On Tue, Jan 19, 2016 at 1:42 PM, Dmitry Vyukov <dvyukov@...gle.com> wrote:
> kcov provides code coverage collection for coverage-guided fuzzing
> (randomized testing). Coverage-guided fuzzing is a testing technique
> that uses coverage feedback to determine new interesting inputs to a
> system. A notable user-space example is AFL
> (http://lcamtuf.coredump.cx/afl/). However, this technique is not
> widely used for kernel testing due to missing compiler and kernel
> support.
>
> kcov does not aim to collect as much coverage as possible. It aims
> to collect more or less stable coverage that is function of syscall
> inputs. To achieve this goal it does not collect coverage in
> soft/hard interrupts and instrumentation of some inherently
> non-deterministic or non-interesting parts of kernel is disbled
> (e.g. scheduler, locking).
>
> Currently there is a single coverage collection mode (tracing),
> but the API anticipates additional collection modes.
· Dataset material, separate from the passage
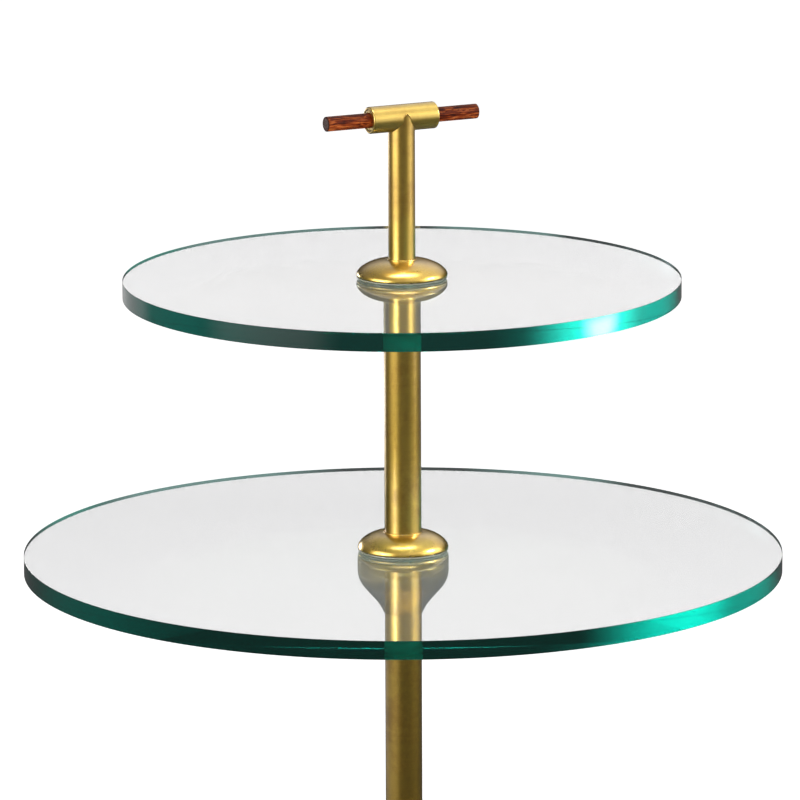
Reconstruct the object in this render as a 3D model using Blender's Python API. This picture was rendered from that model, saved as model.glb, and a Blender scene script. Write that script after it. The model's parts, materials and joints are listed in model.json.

> Initially I also implemented a second mode which exposes
> coverage in a fixed-size hash table of counters (what Quentin
> used in his original patch). I've dropped the second mode for
> simplicity.
>
> This patch adds the necessary support on kernel side.
> The complimentary compiler support was added in gcc revision 231296.
>
> We've used this support to build syzkaller system call fuzzer,
> which has found 90 kernel bugs in just 2 months:
> https://github.com/google/syzkaller/wiki/Found-Bugs
> We've also found 30+ bugs in our internal systems with syzkaller.
> Another (yet unexplored) direction where kcov coverage would greatly
> help is more traditional "blob mutation". For example, mounting
> a random blob as a filesystem, or receiving a random blob over wire.
>
> Why not gcov. Typical fuzzing loop looks as follows: (1) reset
> coverage, (2) execute a bit of code, (3) collect coverage, repeat.
> A typical coverage can be just a dozen of basic blocks (e.g. an
> invalid input). In such context gcov becomes prohibitively expensive
> as reset/collect coverage steps depend on total number of basic
> blocks/edges in program (in case of kernel it is about 2M). Cost of
> kcov depends only on number of executed basic blocks/edges. On top of
> that, kernel requires per-thread coverage because there are
> always background threads and unrelated processes that also produce
> coverage. With inlined gcov instrumentation per-thread coverage is not
> possible.
>
> kcov exposes kernel PCs and control flow to user-space which
> is insecure. But debugfs should not be mapped as user accessible.
>
> Based on a patch by Quentin Casasnovas.
> Signed-off-by: Dmitry Vyukov <dvyukov@...gle.com>
> Reviewed-by: Kees Cook <keescook@...omium.org>
> ---
> Anticipating reasonable questions regarding usage of this feature.
> Quentin Casasnovas and Vegard Nossum also plan to use kcov for
> coverage-guided fuzzing. Currently they use a custom kernel patch
> for their fuzzer and found several dozens of bugs.
> There is also interest from Intel 0-DAY kernel test infrastructure.
>
> Based on commit a200dcb34693084e56496960d855afdeaaf9578f.
>
> v2: - added note to commit desciption that kcov is insecure,
>       but debugfs should not be mapped as user accessible.
>     - make CONFIG_KCOV depend on CONFIG_ARCH_HAS_KCOV
>       instead of conditional inclusion with if/endif
>       (as per Kees comments).
>
> v3: - disabled instrumentation of lib/hweight.c
>     - changed task_struct.kcov_size type to unsigned
>     - moved kcov.c from kernel/kcov/ to kernel/
>     - fixed multi-line comment formatting
>     - changed BUG_ONs to WARN_ONs
>     - added kcov_get() helper
>
> v4: - pre-populate mapping with pages in kcov_mmap()
>     - don't get kcov references on vma open/copy,
>       vma holds a reference to the file which is enough
>     - extend KCOV_INIT_TRACE to support both compressed
>       4-byte PCs and full 8-byte PCs (it now accepts a struct)
>     - update example in Documentation/kcov.txt
>
> v5: - export only unsigned long PCs (no compression to 4 bytes)
>     - remove KCOV dependency on !RANDOMIZE_BASE


I've made some measurements. Currently I have ~30MB of coverage data.
Let's say it will grow 2x over time, that's 60MB. I also use a GC
language so it actually consumes 2x = 120MB. If PCs are doubled,
that's 240MB. I think I can live with this. Or I can somehow compress
PCs to 4 bytes in user-space.
So changed kcov to expose only unsigned-long-sized PCs as is. This
makes the interface much cleaner. And also removes all potential
issues wrt other archs and KASLR (user-space can canonicalize PCs
using /proc/modules and kaslr base for text).